Уолтер, однако, был очень умен. Он не забудет о фломастере. И непременно попросит вернуть его.
И тут в голову ей пришла идея, открывавшая поистине грандиозные возможности: а что, если использовать письмо с выгодой для себя и добиться некоторых уступок от него? Мысль эта настолько захватила ее, что Ханна погрузилась в глубокую задумчивость.
Наконец план был разработан и утвержден. Она принялась тщательно обдумывать каждое слово, мысленно составив несколько черновиков, прежде чем изложить свои мысли на бумаге.
Уолтер!
Прошлой ночью ко мне во сне пришла Дева Мария и сказала, чтобы я не боялась. Она рассказала мне, какой ты хороший и заботливый. Она сказала, что ты очень меня любишь и ни за что на свете не причинишь зла ни мне, ни моей семье. Твоя Божья Матерь еще сказала, что ты разрешишь мне позвонить родителям и сказать им, чтобы они не волновались.

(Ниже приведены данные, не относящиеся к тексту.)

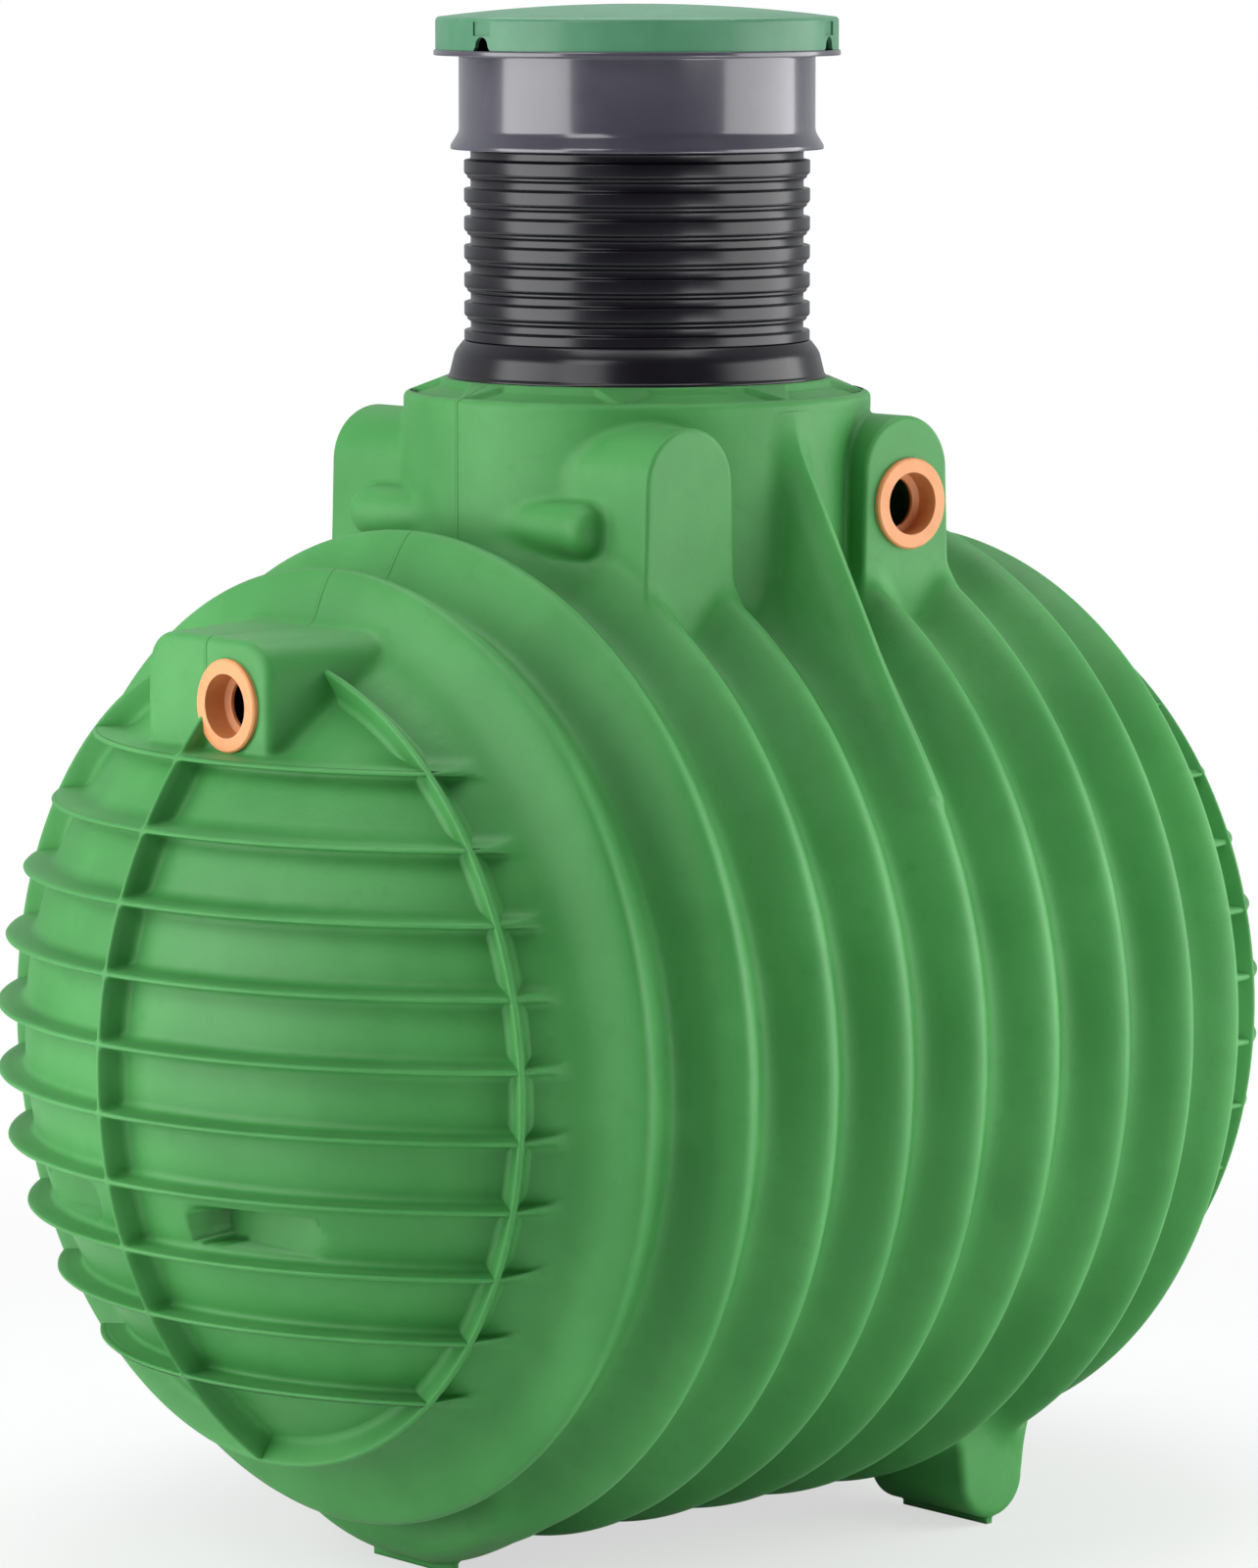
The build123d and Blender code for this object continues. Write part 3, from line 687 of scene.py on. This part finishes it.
# The two ends: shallow domes of the same moulding, each with ten cross ribs, a middle rib
# and two sunk pockets. Their skin is drawn by rays that run along the tank axis, with
# close lines along every rib.
inlet_seal_y = -66.0
inlet_seal_z = 619.0
seal_hole = 65.0
inlet_hole_x = -950.0
no_skin = 100.0


def inlet_bored(points):
    """Points in the round hole that takes the inlet seal."""
    bore = np.hypot(points[..., 1] - inlet_seal_y, points[..., 2] - inlet_seal_z)
    return (bore < seal_hole) & (points[..., 0] < inlet_hole_x)


def end_margin(points):
    """How far a point lies past a domed end, outward over the end ring or on to the box."""
    own = np.minimum(form_of(end_form, points), form_of(rib_form, points))
    margin = np.hypot(points[..., 1], points[..., 2]) - seam_radius
    margin = np.maximum(margin, own - form_of(inlet_box_form, points))
    return np.where(inlet_bored(points), no_skin, margin)


end_reach = 20.0
end_half = 756.0
end_ray_start = 1260.0
cross_ribs = [cross_rib_top - i * cross_rib_pitch for i in range(cross_rib_last + 1)]
rib_lines = (0.0, 3.0, 4.6, 6.0, 8.0, 10.5, 14.0, 19.0, 25.0)
end_z = grid_lines(-end_half, end_half, 11.0, cross_ribs, rib_lines)
end_y = grid_lines(-end_half, end_half, 9.0, (0.0,), rib_lines)
ends = {
    "inlet_end_skin": (-1.0, ("inlet_end", "inlet_end_ribs")),
    "outlet_end_skin": (1.0, ("outlet_end", "outlet_end_ribs")),
}
for part_name, (side, part_nodes) in ends.items():
    y_grid, z_grid = np.meshgrid(end_y, end_z, indexing="ij")
    ray_start = np.stack([np.full_like(y_grid, side * end_ray_start), y_grid, z_grid], -1)
    ray_way = np.zeros_like(ray_start)
    ray_way[..., 0] = -side
    skin_from_rays(part_name, ray_start, ray_way, end_margin, end_reach, *part_nodes)


# The ring rib of each end: a plate of the same moulding that stands square to the dome and
# runs once round the tank axis, thinner towards its top, with a fillet at its root.
def grid_normals(points, outward):
    """Unit normals of a grid from its neighbours, on the side that outward points to."""
    across = np.cross(np.gradient(points, axis=0), np.gradient(points, axis=1))
    across *= np.sign(np.einsum("ijk,ijk->ij", across, outward))[..., None]
    return across / np.maximum(np.linalg.norm(across, axis=-1, keepdims=True), 1e-9)


ring_rib_radius = 708.0
ring_rib_half = np.array((25, 20, 15.5, 12.5, 10.5, 9.2, 8.0, 6.8, 5.9, 5.2, 4.2, 2.4))
ring_rib_rise = np.array((0, 0.8, 3, 6.5, 11, 17, 26, 36, 43, 46.5, 48.8, 49.8)) - 0.6
ring_rib_top = 49.4
ring_rib_wall = 2.0
ring_rib_steps = 361


def ring_rib(name, side):
    """Ring rib: a drafted profile square to the dome, turned once about the tank axis."""
    across = np.concatenate([-ring_rib_half, (0.0,), ring_rib_half[::-1]])
    rise = np.concatenate([ring_rib_rise, (ring_rib_top,), ring_rib_rise[::-1]])
    lean = math.asin(ring_rib_radius / rib_top_radius) + across / (dome_radius + rise)
    radius = (dome_radius + rise) * np.sin(lean)
    along = dome_centre + (dome_radius + rise) * np.cos(lean)
    turn = np.radians(np.linspace(0.0, 360.0, ring_rib_steps))
    s, t = np.meshgrid(np.arange(len(across)), turn, indexing="ij")
    points = np.stack([side * along[s], -radius[s] * np.sin(t), radius[s] * np.cos(t)], -1)
    centre = np.array((side * dome_centre, 0.0, 0.0))
    normals = grid_normals(points, points - centre)
    quads = grid_quads(np.ones(points.shape[:2], bool))
    moulded_wall(name, points, normals, quads, ring_rib_wall)


ring_rib("inlet_ring_rib", -1.0)
ring_rib("outlet_ring_rib", 1.0)


# The neck: the upright cylinder of the same moulding, with four round topped connection
# boxes, their side lobes and two buttresses. Its overhangs need a skin in all directions,
# so a block of cells is laid over it and each cell that the skin crosses gets one corner.
outlet_seal_x = 256.5
outlet_seal_z = 922.0
outlet_hole_y = -420.0
neck_skin_top = neck_top - 4.0


def neck_margin(points):
    """How far a point lies past the neck, towards the barrel or the shoulder."""
    margin = form_of(neck_form, points) - form_of(barrel_form, points)
    bore = np.hypot(points[..., 0] - outlet_seal_x, points[..., 2] - outlet_seal_z)
    bored = (bore < seal_hole) & (points[..., 1] < outlet_hole_y)
    return np.where(bored | (points[..., 2] > neck_skin_top), no_skin, margin)


cell_reach = 36.0
cell_pulls = 6
cell_pull = 0.85


def skin_from_cells(name, low, high, cell, margin_rule, *nodes):
    """Skin from a block of cells: each cell that the moulding crosses gets one corner, drawn
    on to the moulding along its normal, and each change of side between cells one face."""
    axes = [np.arange(low[i], high[i] + cell / 2, cell) for i in range(3)]
    value = np.empty([len(axis) for axis in axes])
    y_grid, z_grid = np.meshgrid(axes[1], axes[2], indexing="ij")
    for i, place in enumerate(axes[0]):
        value[i] = moulding(np.stack([np.full_like(y_grid, place), y_grid, z_grid], -1))
    within = value < 0
    count = [n - 1 for n in within.shape]
    total = np.zeros(count, int)
    for i, j, k in np.ndindex(2, 2, 2):
        total += within[i:i + count[0], j:j + count[1], k:k + count[2]]
    crossed = (total > 0) & (total < 8)
    number = np.full(count, -1)
    number[crossed] = np.arange(crossed.sum())
    points = np.array(low) + cell * (np.argwhere(crossed) + 0.5)
    for _ in range(cell_pulls):
        normals = moulding_normals(points)
        points = points - cell_pull * moulding(points)[:, None] * normals
    normals = moulding_normals(points)
    faces = []
    for axis in range(3):
        flags = np.moveaxis(within, axis, 0)
        change = (flags[:-1] != flags[1:])[:, 1:-1, 1:-1]
        numbers = np.moveaxis(number, axis, 0)
        around = [numbers[:, :-1, :-1], numbers[:, 1:, :-1],
                  numbers[:, 1:, 1:], numbers[:, :-1, 1:]]
        faces.append(np.stack([corner[change] for corner in around], -1))
    quads = np.concatenate(faces)
    margin = margin_rule(points)
    quads = quads[(margin < cell_reach)[quads].all(1)]
    moulded_wall(name, tucked(points, normals, margin), normals, quads, wall_thickness, *nodes)


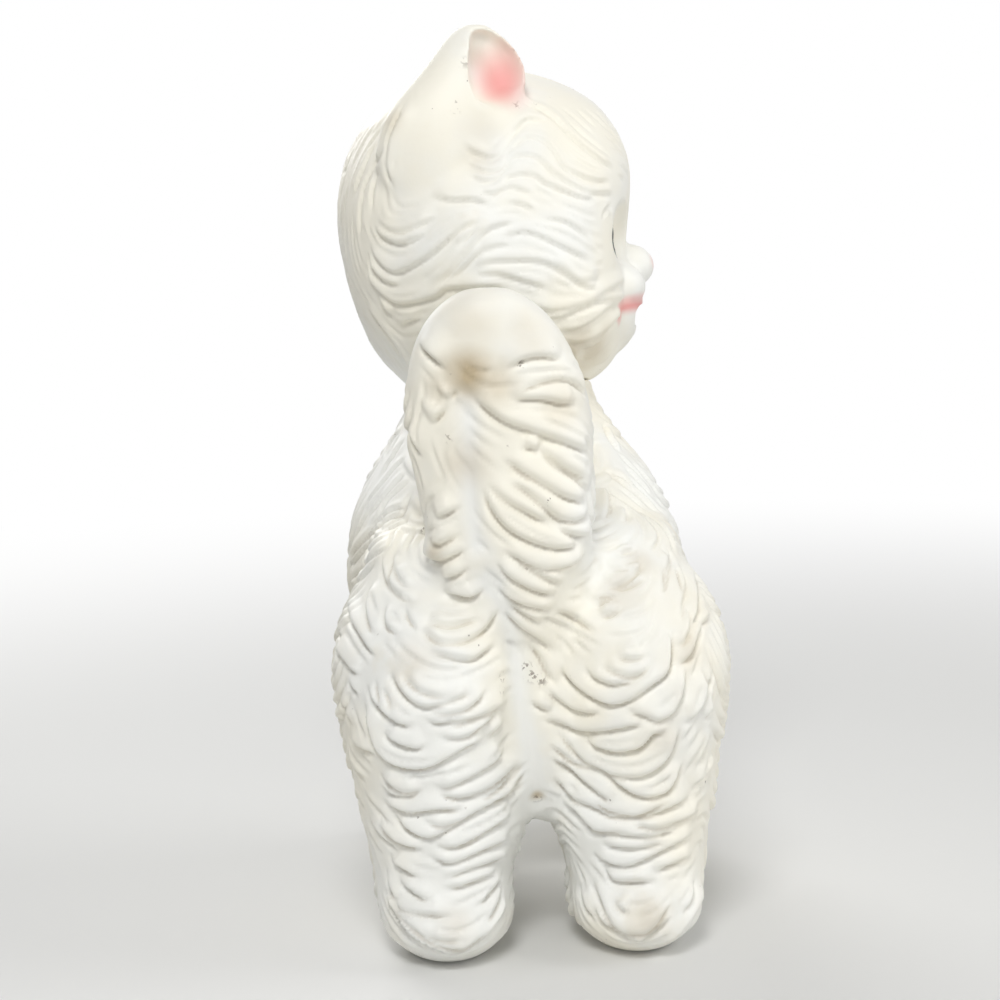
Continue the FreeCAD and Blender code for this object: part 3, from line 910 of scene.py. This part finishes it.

Я подумала, что, после того как я поговорю с мамой и папой, ты, быть может, захочешь присоединиться ко мне за ужином, тогда мы сможем поговорить и узнать друг друга получше.
Ханна положила конверт и ручку на поддон с грязной посудой, оставшейся после сегодняшнего обеда. Теперь оставалось только ждать, как поведет себя Уолтер.